# TASK PROMPT
The material below holds a span beginning at the line with "make_plug()" and ending at the line with "in imported if". Quote that span exactly, both ends included, and only that span.

# DATASET SECTION

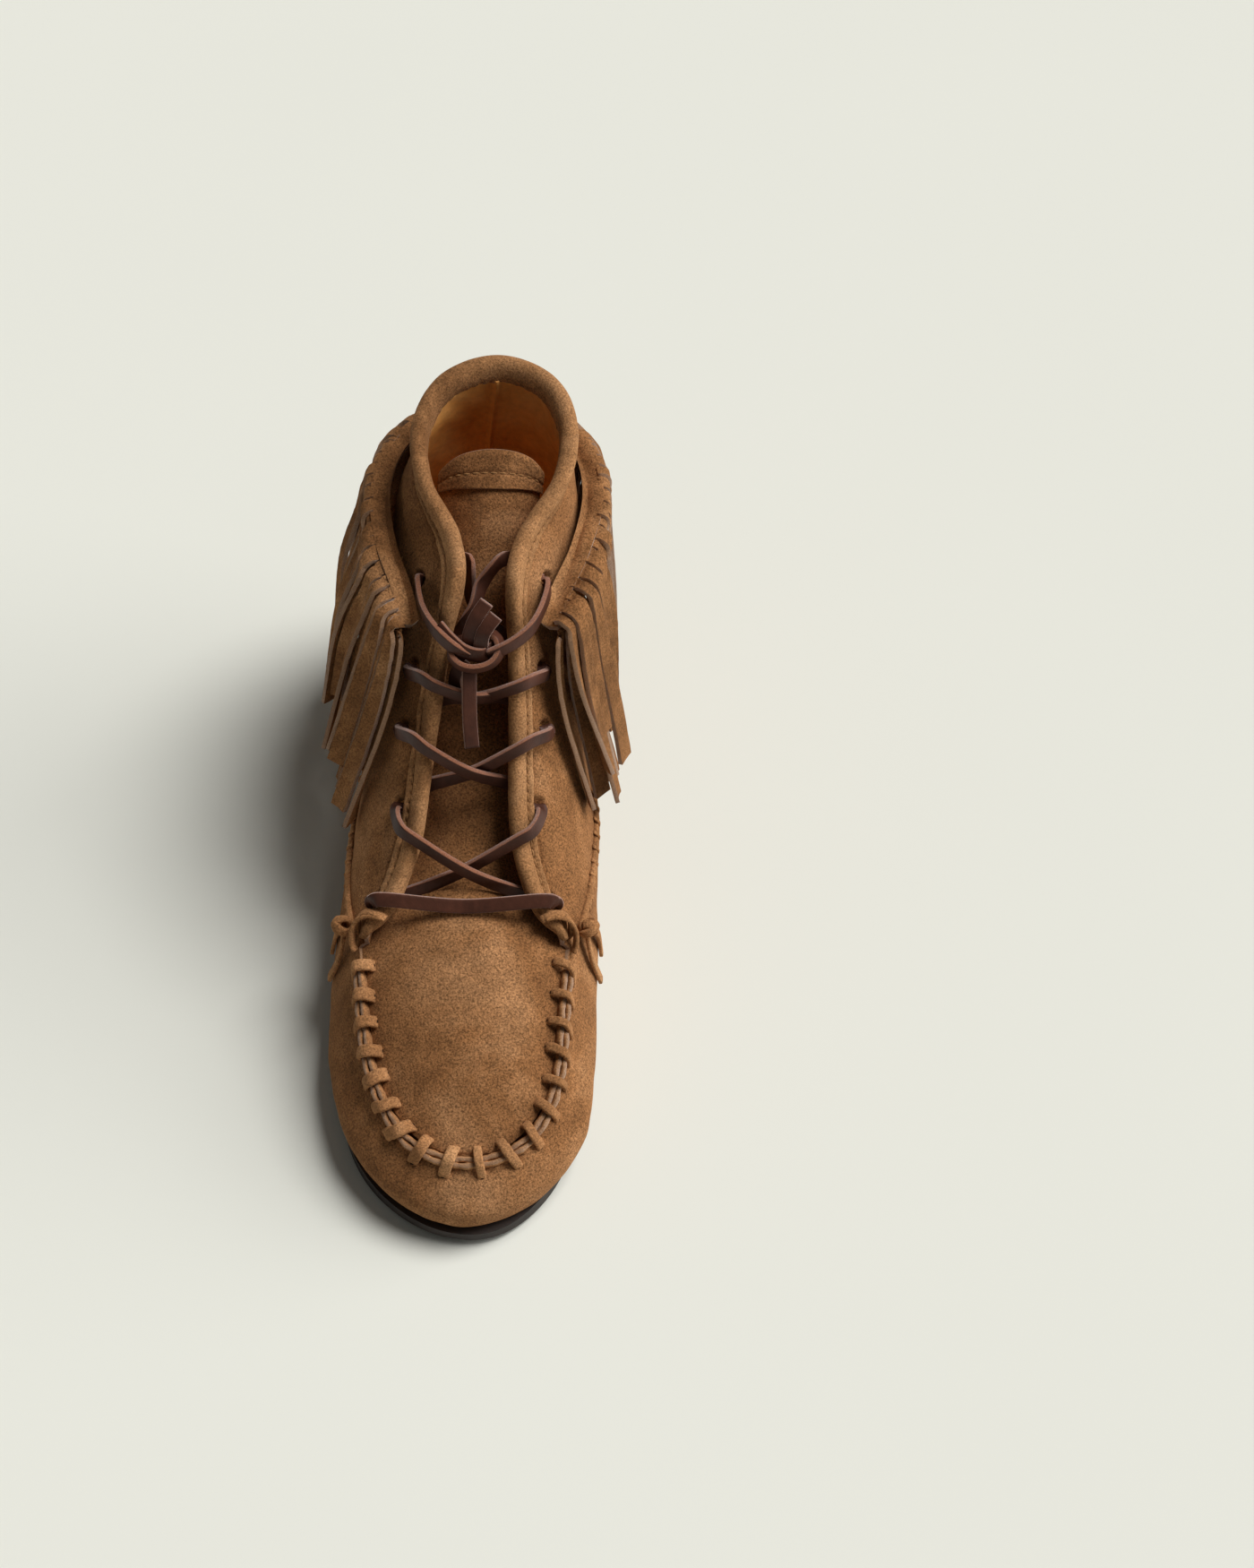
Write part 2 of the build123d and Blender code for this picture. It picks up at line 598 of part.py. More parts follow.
def make_lace():
    """The bar between the lowest eyelets, the crossings above it, the knot and its hanging tail."""
    t, v = EYELETS[0]
    ends = {
        side: [on_quarter(side, t, v, 2.0)] + [on_binding(side, t, turn, 2.3) for turn in (-10, 35, 80)]
        for side in SIDES.values()
    }
    middle = (ends[LATERAL][3][0] + ends[MEDIAL][3][0]) / 2 + BAR_DROP
    write("lace_bar", lace(ends[LATERAL] + [(middle, Vector(0, -0.3, 1))] + ends[MEDIAL][::-1]))

    top = len(EYELETS) - 1
    for k in range(top - 1):
        write(f"lace_crossing_{k + 1}", lace_run(MEDIAL, k, LACE_LIFT), lace_run(LATERAL, k, LACE_SAG))
    inside = []
    for side, lift in ((MEDIAL, 0), (LATERAL, -LACE_LIFT)):
        low, high = behind_facing(side, top - 1), behind_facing(-side, top)
        middle = (low[-1][0] + high[-1][0]) / 2 + TONGUE_FACE * lift
        inside.append(lace(low + [(middle, TONGUE_FACE)] + high[::-1]))
    write(f"lace_crossing_{top}", *inside)

    t, v = EYELETS[top]
    leads = []
    for side in SIDES.values():
        route = [on_quarter(side, t, v, 0.9), on_quarter(side, t - 0.25, 0.88, 2.0)]
        route += [on_binding(side, t - 0.55, -5, 1.7), on_binding(side, t - 0.70, 32, 1.8)]
        route += [on_binding(side, t - 0.80, 70, 1.8)]
        ends = [by_knot(side * 4.9, 11.0, 7.0), by_knot(side * 3.6, 8.4, 3.6)]
        leads.append(lace(route + [(end, TONGUE_FACE) for end in ends]))
    write("lace_leads", *leads)

    turns = [math.radians(angle) for angle in steps(100, 430, 12)]
    radial = [(by_knot(math.cos(angle), math.sin(angle), 0) - KNOT).normalized() for angle in turns]
    pieces = [ribbon([KNOT + r * KNOT_RADIUS for r in radial], radial, LACE_WIDTH, LACE_THICK, spans=3)]
    for stub in KNOT_STUBS:
        path = [by_knot(*point) for point in stub]
        pieces.append(ribbon(path, [TONGUE_FACE] * len(path), LACE_WIDTH * 0.8, LACE_THICK))
    write("lace_knot", *pieces)
    path = [by_knot(*point) for point in TAIL]
    write("lace_tail", ribbon(path, [TONGUE_FACE] * len(path), LACE_WIDTH, LACE_THICK))


def make_ties():
    """The knotted ends of the moccasin seam's thong, one at each front corner of the quarters."""
    for name, side in SIDES.items():
        normal = outward(quarter_at, side, 0.7, 0)
        middle = quarter_at(side, 0.7, 0) + normal * (TIE_RADIUS + 1.0)
        with BuildPart() as knot:
            with Locations(middle):
                Sphere(TIE_RADIUS)
        ends = []
        for t, depth in ((TOES + 0.2, 0.52), (TOES + 1.0, 0.45)):
            face = outward(wrap_at, side, t, depth)
            start = middle + (wrap_at(side, t, 0.9) - middle).normalized() * (TIE_RADIUS + 0.3)
            half = wrap_at(side, t, 0.78) + outward(wrap_at, side, t, 0.78) * 2.2
            tip = wrap_at(side, t, depth) + face * 1.6
            ends.append(ribbon([start, half, tip], [face] * 3, TIE_WIDTH, TIE_THICK))
        write(f"tie_knot_{name}", knot.part, *ends)


def heel_at(side, t, v):
    """A point of the shoe's back: v runs from the sole (0) past the side seam (0.5) to the collar (1)."""
    return wrap_at(side, t + TOES, 2 * v) if v < 0.5 else quarter_at(side, t, 2 * v - 1)


def make_back_strap():
    """The strap that covers the heel seam, from just above the sole up behind the fringe."""
    rows = patch_round_heel(heel_at, steps(LAST - 0.75, LAST, 7), lambda t: (0.05, 0.78), 19)
    write("back_strap", skin(rows, GAP + STRAP, STRAP))


if __name__ == "__main__":
    make_soles()
    make_wrap()
    make_plug()
    make_quarters()
    make_heel()
    make_binding()
    make_tongue()
    make_fringe()
    make_stitches()
    make_lace()
    make_ties()
    make_back_strap()
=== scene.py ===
import math

import bmesh
import bpy
import numpy as np
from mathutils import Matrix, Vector, noise


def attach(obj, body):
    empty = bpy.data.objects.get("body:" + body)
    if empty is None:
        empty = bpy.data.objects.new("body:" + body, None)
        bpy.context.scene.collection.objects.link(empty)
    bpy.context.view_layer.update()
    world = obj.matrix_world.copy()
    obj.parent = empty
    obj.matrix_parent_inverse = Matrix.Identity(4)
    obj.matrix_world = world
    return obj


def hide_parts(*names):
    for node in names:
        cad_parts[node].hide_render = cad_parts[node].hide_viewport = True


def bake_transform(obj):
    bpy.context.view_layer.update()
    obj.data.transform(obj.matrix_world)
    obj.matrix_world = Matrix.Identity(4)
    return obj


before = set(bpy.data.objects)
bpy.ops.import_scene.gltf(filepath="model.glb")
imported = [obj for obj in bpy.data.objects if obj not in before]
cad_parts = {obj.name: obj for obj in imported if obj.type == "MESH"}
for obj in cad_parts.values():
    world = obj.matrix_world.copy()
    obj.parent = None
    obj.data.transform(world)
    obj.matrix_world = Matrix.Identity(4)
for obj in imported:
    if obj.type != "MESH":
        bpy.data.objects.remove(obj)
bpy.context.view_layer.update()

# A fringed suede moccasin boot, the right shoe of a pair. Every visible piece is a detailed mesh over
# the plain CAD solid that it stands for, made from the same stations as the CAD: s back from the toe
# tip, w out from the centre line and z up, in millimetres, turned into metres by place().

MM = 0.001
LENGTH = 262.0
HALF = LENGTH / 2
SOLE_FRONT, SOLE_HEEL = 7.0, 13.5
WEDGE_START, WEDGE_END = 110.0, 195.0
FEATHER_GAP = 0.8
SUEDE, WRAP, LINING, GAP = 1.6, 1.8, 0.9, 0.3
BINDING_WIDTH, BINDING_DEPTH = 9.4, 6.0
LACE_WIDTH, LACE_THICK, LACE_STEP, LACE_LIFT, LACE_SAG = 4.8, 1.9, 0.12, 3.8, -1.2
STRIP_THICK, CREST, FOLD = 1.4, 6.0, 0.5
STRIP_LAYERS, LAYER_DROP = 2, 2.6
CUT_TOP = 0.21  # where the flap's cuts start, as a share of the way from its root to the free ends
ROOT_TUCK = 3.4
FRINGE_LEAN = (0.0, 1.5, 2.5)
STRIPS_IN_GROUP, GROUPS = 8, ("front", "side", "back")
MOC_STITCHES, MOC_SEAM_END = 18, 3.78
TIE_RADIUS = 3.8
STRAP = 1.5
COLLAR_FLARE = 0.5  # how far the binding leans outwards round the collar
SHARP_EDGE = math.radians(48)
LATERAL, MEDIAL = -1, 1
SIDES = {"lateral": LATERAL, "medial": MEDIAL}

# Stations from the facing's front corner to the heel: feather line, wall bulge, side seam, instep, flap
# line and top edge, each as (s, w, z). Then the toe's, up to the moccasin seam.
BACK_STATIONS = [
    [(86, 43, 7), (85, 45.5, 21), (86, 35.5, 46), (86.5, 35, 48.5), (87, 34.2, 51), (88, 33, 53.5)],
    [(102, 41.5, 7), (101, 45.4, 22), (100, 39.5, 43), (99.8, 35.5, 48.5), (99, 30.5, 53.5), (98, 25, 58.5)],
    [(120, 38.5, 7), (119, 44.4, 24), (118, 42, 40), (117.5, 37, 51), (116.5, 29, 61.5), (115, 18.5, 70)],
    [(142, 35, 9), (141, 42.8, 26), (140, 42, 40), (140, 38, 58), (139, 28.5, 77), (138, 15.5, 92)],
    [(164, 32, 11), (163, 40.5, 28), (162, 39.5, 42), (161, 36.5, 68), (159, 26, 94), (156, 13.2, 113)],
    [(186, 31, 13), (185, 38, 30), (184, 37, 44), (182, 34, 76), (177, 25, 108), (170, 10, 136)],
    [(206, 31, 13), (206, 36.5, 31), (204, 35, 46), (201, 33, 82), (196, 28.5, 120), (186, 12.5, 141.5)],
    [(226, 30, 13), (227, 34, 32), (224, 32, 49), (220, 32, 86), (216, 31, 124), (206, 22.5, 146)],
    [(243, 24, 13), (245, 27, 33), (241, 26, 51), (237, 26.5, 88), (233, 27, 126), (226, 24.5, 150)],
    [(253.5, 14, 13), (255.5, 15.5, 34), (252, 15.5, 53), (247, 15.5, 90), (245, 16, 127), (242, 17, 154)],
    [(257.5, 0, 13), (260, 0, 34), (257.5, 0, 54), (251, 0, 90), (249, 0, 128), (249, 0, 155.5)],
]
TOE_STATIONS = [
    [(4.5, 0, 8), (2.2, 0, 17.5), (16, 0, 27)],
    [(12, 20, 7.6), (10, 21.5, 18), (18.5, 12.5, 28)],
    [(30, 34.5, 7.2), (29, 38, 19), (27.5, 23.5, 30)],
    [(56, 41.5, 7.2), (55, 44.3, 20), (48, 31.5, 35.5)],
]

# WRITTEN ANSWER
    make_plug()
    make_quarters()
    make_heel()
    make_binding()
    make_tongue()
    make_fringe()
    make_stitches()
    make_lace()
    make_ties()
    make_back_strap()
=== scene.py ===
import math

import bmesh
import bpy
import numpy as np
from mathutils import Matrix, Vector, noise


def attach(obj, body):
    empty = bpy.data.objects.get("body:" + body)
    if empty is None:
        empty = bpy.data.objects.new("body:" + body, None)
        bpy.context.scene.collection.objects.link(empty)
    bpy.context.view_layer.update()
    world = obj.matrix_world.copy()
    obj.parent = empty
    obj.matrix_parent_inverse = Matrix.Identity(4)
    obj.matrix_world = world
    return obj


def hide_parts(*names):
    for node in names:
        cad_parts[node].hide_render = cad_parts[node].hide_viewport = True


def bake_transform(obj):
    bpy.context.view_layer.update()
    obj.data.transform(obj.matrix_world)
    obj.matrix_world = Matrix.Identity(4)
    return obj


before = set(bpy.data.objects)
bpy.ops.import_scene.gltf(filepath="model.glb")
imported = [obj for obj in bpy.data.objects if obj not in before]
cad_parts = {obj.name: obj for obj in imported if obj.type == "MESH"}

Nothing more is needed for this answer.